# LF: Cloves and Anthelia frags



## Claudia (Apr 21, 2010)

Looking for some Cloves and Anthelia frags, i really like them  Let me know what u got and price please


----------



## spit.fire (Jan 3, 2011)

I've got some clove polyps with neon centers 

I can make you up a frag or two

Got anything interesting for trade coral wise?


----------



## Claudia (Apr 21, 2010)

spit.fire said:


> I've got some clove polyps with neon centers
> 
> I can make you up a frag or two
> 
> Got anything interesting for trade coral wise?


I have nothing exciting  My tank is boring and i only have easy corals nothing fancy


----------



## spit.fire (Jan 3, 2011)

Fine then... Ill make you a frag anyways, just can't promise when ill get to it


----------



## Claudia (Apr 21, 2010)

spit.fire said:


> Fine then... Ill make you a frag anyways, just can't promise when ill get to it


hahahaha


----------



## akhilles (Nov 22, 2012)

Ive been searching for anthelia too... hope you find some and maybe share with me... :0 ( ?
I want to cover my fowlr with it....


----------



## Claudia (Apr 21, 2010)

akhilles said:


> Ive been searching for anthelia too... hope you find some and maybe share with me... :0 ( ?
> I want to cover my fowlr with it....


I have a bit of this one (not my pic)


----------



## akhilles (Nov 22, 2012)

You want to get rid of that???? How much do u have?


----------



## Claudia (Apr 21, 2010)

akhilles said:


> You want to get rid of that???? How much do u have?


I dont want to get rid of it, i really like them  I dont have to much right now as i fraged some already


----------



## akhilles (Nov 22, 2012)

How much would you sell it?


----------



## Claudia (Apr 21, 2010)

akhilles said:


> How much would you sell it?


If u want some we can trade


----------



## akhilles (Nov 22, 2012)

What are you looking for?


----------



## Claudia (Apr 21, 2010)

akhilles said:


> What are you looking for?


Nothing special but i will pm u


----------



## zeddy55 (Nov 28, 2012)

I'm selling this bunch of cloves for $10.

Let me know if interested.









Thanks,
Matt


----------



## Claudia (Apr 21, 2010)

zeddy55 said:


> I'm selling this bunch of cloves for $10.
> 
> Let me know if interested.
> 
> ...


Is that purple clove?


----------



## zeddy55 (Nov 28, 2012)

I'm guessing its purple clove not too sure.

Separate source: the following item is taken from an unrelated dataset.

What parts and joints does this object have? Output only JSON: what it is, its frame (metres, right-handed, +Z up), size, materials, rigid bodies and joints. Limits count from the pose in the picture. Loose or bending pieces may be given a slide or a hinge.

I need to clear some room on my sand bed.


----------



## pinhead (Apr 22, 2010)

Those are not Cloves. They Anthelia also known as waving hands. They can spread fast and become pests.

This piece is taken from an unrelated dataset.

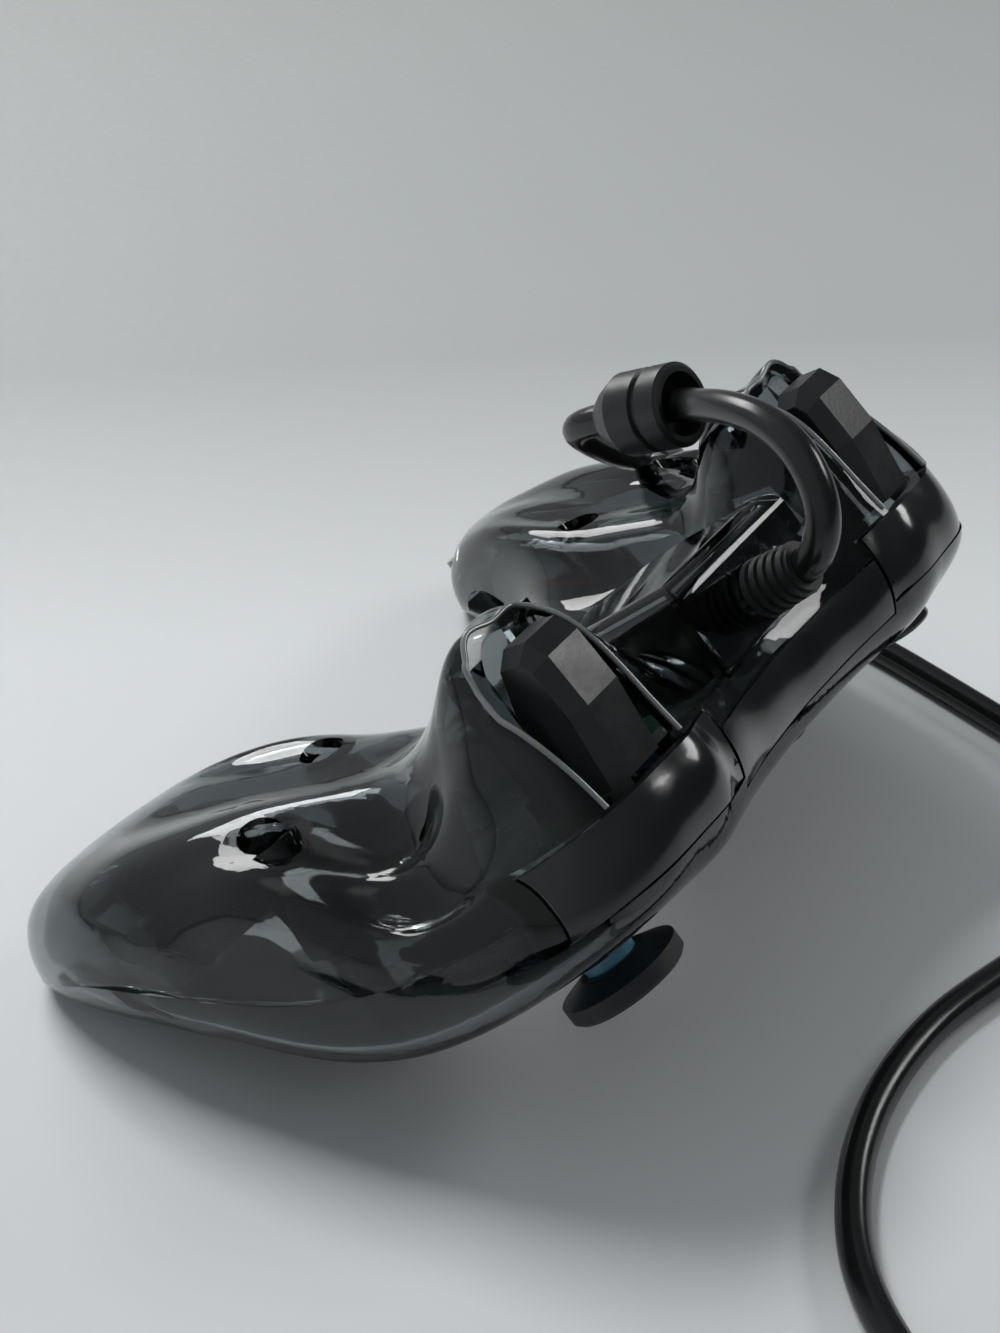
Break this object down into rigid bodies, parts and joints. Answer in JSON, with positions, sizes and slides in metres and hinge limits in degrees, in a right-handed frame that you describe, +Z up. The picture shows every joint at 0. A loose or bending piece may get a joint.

These are Cloves. Commonly found in green, yellow or gold colours. Mine are much better behaved than my Anthelia. They stay where you put them because they don't spread as fast.
Blue cloves are completely different. They are much smaller and can also be invasive.



zeddy55 said:


> I'm selling this bunch of cloves for $10.
> 
> Let me know if interested.
> 
> ...


----------



## Claudia (Apr 21, 2010)

pinhead said:


> Those are not Cloves. They Anthelia also known as waving hands. They can spread fast and become pests.
> 
> 
> 
> ...


The cloves are on the bottom left of the pic


----------



## pinhead (Apr 22, 2010)

Claudia said:


> The cloves are on the bottom left of the pic


Too small and wrong shape for Cloves. Looks more like a shrunken Kenya Tree.


----------



## joker1535 (May 23, 2010)

I love my anthelia. I trim it every fes months to keep it in check. But my clowns love it and I've got 6 clowns hosting a big colony of anthelia.


----------



## JTang (Apr 21, 2010)

pinhead said:


> Too small and wrong shape for Cloves. Looks more like a shrunken Kenya Tree.

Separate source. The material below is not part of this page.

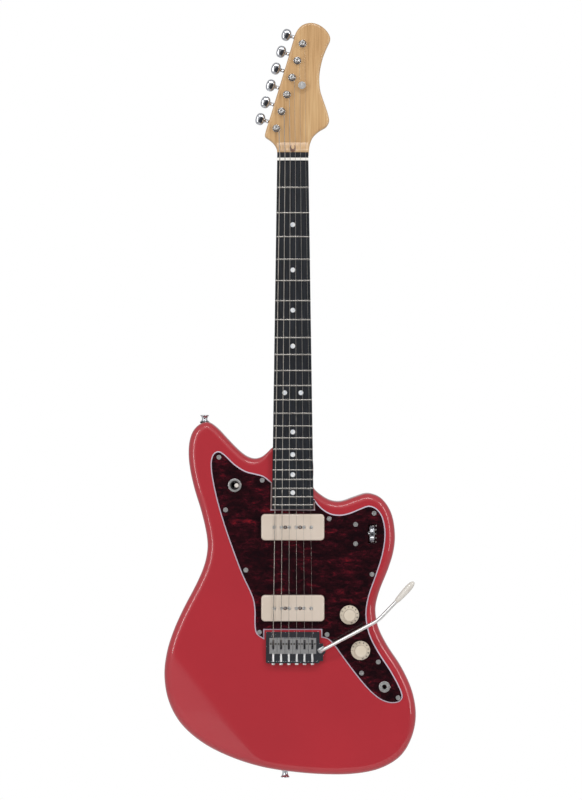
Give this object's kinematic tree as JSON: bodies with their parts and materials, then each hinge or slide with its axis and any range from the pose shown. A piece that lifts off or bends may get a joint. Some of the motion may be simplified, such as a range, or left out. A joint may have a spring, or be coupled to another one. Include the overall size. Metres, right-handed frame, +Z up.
{
  "type": "electric guitar",
  "caption": "Offset solid-body electric guitar with a bolt-on neck, soap-bar pickups, a tortoiseshell pickguard, in-line tuners and a vibrato bridge with an arm.",
  "frame": {"origin": "middle of the neck just under the headstock, where a wall hanger's fork holds it, in the plane of the body's front", "axes": "+Z up the neck to the headstock, +X to the treble side, -Y out of the front"},
  "size_m": [0.3425, 0.0986, 1.027],
  "materials": {
    "red_lacquer": "gloss lacquer over solid wood",
    "tortoiseshell": "polished three-ply plastic",
    "chrome": "mirror plated",
    "maple": "satin lacquer",
    "ebony": "oiled close-grained wood",
    "fret_wire": "polished nickel silver",
    "pearl": "pearl plastic",
    "bone": "polished bone",
    "steel": "plain nickelled steel",
    "walnut": "satin lacquer",
    "cream_plastic": "moulded plastic",
    "coil": "taped coil on a moulded bobbin",
    "wire_insulation": "waxed cloth insulation",
    "capacitor": "dipped ceramic disc",
    "felt": "pressed felt",
    "cover_plastic": "polished plastic sheet",
    "string_wire": "nickel wound and plain steel",
    "zinc": "cast and painted zinc",
    "ivory_plastic": "moulded plastic",
    "knob_plastic": "moulded plastic"
  },
  "bodies": {
    "guitar": {"body": "red_lacquer", "pickguard": "tortoiseshell", "pickguard_screws": "chrome", "neck": "maple", "fretboard": "ebony", "frets": "fret_wire", "fret_dots": "pearl", "nut": "bone", "truss_rod": "steel", "truss_rod_plug": "walnut", "string_tree": "chrome", "neck_plate": "chrome", "neck_screws": "chrome", "tuner_housings": "chrome", "tuner_ferrules": "chrome", "tuner_screws": "chrome", "neck_pickup_cover": "cream_plastic", "bridge_pickup_cover": "cream_plastic", "pickup_coils": "coil", "pickup_screws": "steel", "control_pots": "steel", "panel_nuts": "chrome", "toggle_switch": "steel", "roller_bracket": "steel", "output_jack": "chrome", "wiring": "wire_insulation", "tone_capacitor": "capacitor", "strap_buttons": "chrome", "strap_button_screws": "chrome", "strap_button_felt": "felt", "spring_claw": "steel", "claw_screws": "steel", "tremolo_springs": "steel", "back_cover": "cover_plastic", "back_cover_screws": "chrome", "pivot_studs": "chrome", "strings": "string_wire"},
    "vibrato": {"bridge_plate": "chrome", "tremolo_block": "zinc", "saddles": "chrome", "saddle_height_screws": "steel", "intonation_screws": "steel"},
    "arm": {"tremolo_arm": "chrome", "arm_tip": "ivory_plastic"},
    "volume_control": {"volume_knob": "knob_plastic"},
    "tone_control": {"tone_knob": "knob_plastic"},
    "toggle": {"toggle_lever": "knob_plastic"},
    "roller": {"roller_wheel": "chrome"},
    "key_1": {"tuner_key_1": "chrome"},
    "post_1": {"tuner_post_1": "chrome"},
    "key_2": {"tuner_key_2": "chrome"},
    "post_2": {"tuner_post_2": "chrome"},
    "key_3": {"tuner_key_3": "chrome"},
    "post_3": {"tuner_post_3": "chrome"},
    "key_4": {"tuner_key_4": "chrome"},
    "post_4": {"tuner_post_4": "chrome"},
    "key_5": {"tuner_key_5": "chrome"},
    "post_5": {"tuner_post_5": "chrome"},
    "key_6": {"tuner_key_6": "chrome"},
    "post_6": {"tuner_post_6": "chrome"}
  },
  "joints": [
    {"name": "vibrato_rock", "type": "hinge", "parent": "guitar", "child": "vibrato", "pos_m": [0, -0.0025, -0.6591], "axis": [1, 0, 0], "range_deg": [-10, 2], "stiffness_Nm_per_rad": 18, "deforming": ["strings", "tremolo_springs"]},
    {"name": "arm_swing", "type": "hinge", "parent": "vibrato", "child": "arm", "pos_m": [0.0376, 0, -0.6795], "axis": [0, -1, 0], "range_deg": [-90, 25]},
    {"name": "volume_turn", "type": "hinge", "parent": "guitar", "child": "volume_control", "pos_m": [0.0768, -0.01, -0.6313], "axis": [0, -1, 0], "range_deg": [-150, 150]},
    {"name": "tone_turn", "type": "hinge", "parent": "guitar", "child": "tone_control", "pos_m": [0.0918, -0.01, -0.6795], "axis": [0, -1, 0], "range_deg": [-150, 150]},
    {"name": "toggle_tilt", "type": "hinge", "parent": "guitar", "child": "toggle", "pos_m": [-0.0787, 0.003, -0.4557], "axis": [0, 0, 1], "range_deg": [-16, 0]},
    {"name": "roller_turn", "type": "hinge", "parent": "guitar", "child": "roller", "pos_m": [0.1075, 0.006, -0.5219], "axis": [1, 0, 0], "range_deg": [-135, 135]},
    {"name": "key_1_turn", "type": "hinge", "parent": "guitar", "child": "key_1", "pos_m": [-0.02008, 0.0205, 0.03556], "axis": [-0.9553, 0, 0.2957], "continuous": true},
    {"name": "post_1_turn", "type": "hinge", "parent": "guitar", "child": "post_1", "pos_m": [-0.0223, 0, 0.0284], "axis": [0, -1, 0], "continuous": true},
    {"name": "key_2_turn", "type": "hinge", "parent": "guitar", "child": "key_2", "pos_m": [-0.01297, 0.0205, 0.05854], "axis": [-0.9553, 0, 0.2957], "continuous": true},
    {"name": "post_2_turn", "type": "hinge", "parent": "guitar", "child": "post_2", "pos_m": [-0.01519, 0, 0.05137], "axis": [0, -1, 0], "continuous": true},
    {"name": "key_3_turn", "type": "hinge", "parent": "guitar", "child": "key_3", "pos_m": [-0.00586, 0.0205, 0.08151], "axis": [-0.9553, 0, 0.2957], "continuous": true},
    {"name": "post_3_turn", "type": "hinge", "parent": "guitar", "child": "post_3", "pos_m": [-0.00808, 0, 0.07435], "axis": [0, -1, 0], "continuous": true},
    {"name": "key_4_turn", "type": "hinge", "parent": "guitar", "child": "key_4", "pos_m": [0.00125, 0.0205, 0.10449], "axis": [-0.9553, 0, 0.2957], "continuous": true},
    {"name": "post_4_turn", "type": "hinge", "parent": "guitar", "child": "post_4", "pos_m": [-0.00097, 0, 0.09732], "axis": [0, -1, 0], "continuous": true},
    {"name": "key_5_turn", "type": "hinge", "parent": "guitar", "child": "key_5", "pos_m": [0.00836, 0.0205, 0.12746], "axis": [-0.9553, 0, 0.2957], "continuous": true},
    {"name": "post_5_turn", "type": "hinge", "parent": "guitar", "child": "post_5", "pos_m": [0.00615, 0, 0.1203], "axis": [0, -1, 0], "continuous": true},
    {"name": "key_6_turn", "type": "hinge", "parent": "guitar", "child": "key_6", "pos_m": [0.01548, 0.0205, 0.15044], "axis": [-0.9553, 0, 0.2957], "continuous": true},
    {"name": "post_6_turn", "type": "hinge", "parent": "guitar", "child": "post_6", "pos_m": [0.01326, 0, 0.14327], "axis": [0, -1, 0], "continuous": true}
  ],
  "couplings": [
    {"joint": "post_1_turn", "follows": "key_1_turn", "ratio": 0.06667},
    {"joint": "post_2_turn", "follows": "key_2_turn", "ratio": 0.06667},
    {"joint": "post_3_turn", "follows": "key_3_turn", "ratio": 0.06667},
    {"joint": "post_4_turn", "follows": "key_4_turn", "ratio": 0.06667},
    {"joint": "post_5_turn", "follows": "key_5_turn", "ratio": 0.06667},
    {"joint": "post_6_turn", "follows": "key_6_turn", "ratio": 0.06667}
  ]
}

I'm no expert but I think pinhead is right on this one. 

For some reason Cloves (bigger, stem types) never last long in my tank. Tried 3 frags n they all slowly wasted away within a month. They are supposed to be easy beginner coral!? The blue clove can spread fast like u said. I have seen a tank entirely covered by blue cloves (looks kinda nice if u don't mine). Lol. Mine is isolated on a piece of rubble. So far not spreading anywhere...


----------



## Claudia (Apr 21, 2010)

joker1535 said:


> I love my anthelia. I trim it every fes months to keep it in check. But my clowns love it and I've got 6 clowns hosting a big colony of anthelia.


I like mine too, they sure grow fast lol


----------



## Claudia (Apr 21, 2010)

JTang said:


> I'm no expert but I think pinhead is right on this one.
> 
> For some reason Cloves (bigger, stem types) never last long in my tank. Tried 3 frags n they all slowly wasted away within a month. They are supposed to be easy beginner coral!? The blue clove can spread fast like u said. I have seen a tank entirely covered by blue cloves (looks kinda nice if u don't mine). Lol. Mine is isolated on a piece of rubble. So far not spreading anywhere...


I have all the corals that spreads like weed in separate piece of rocks too


----------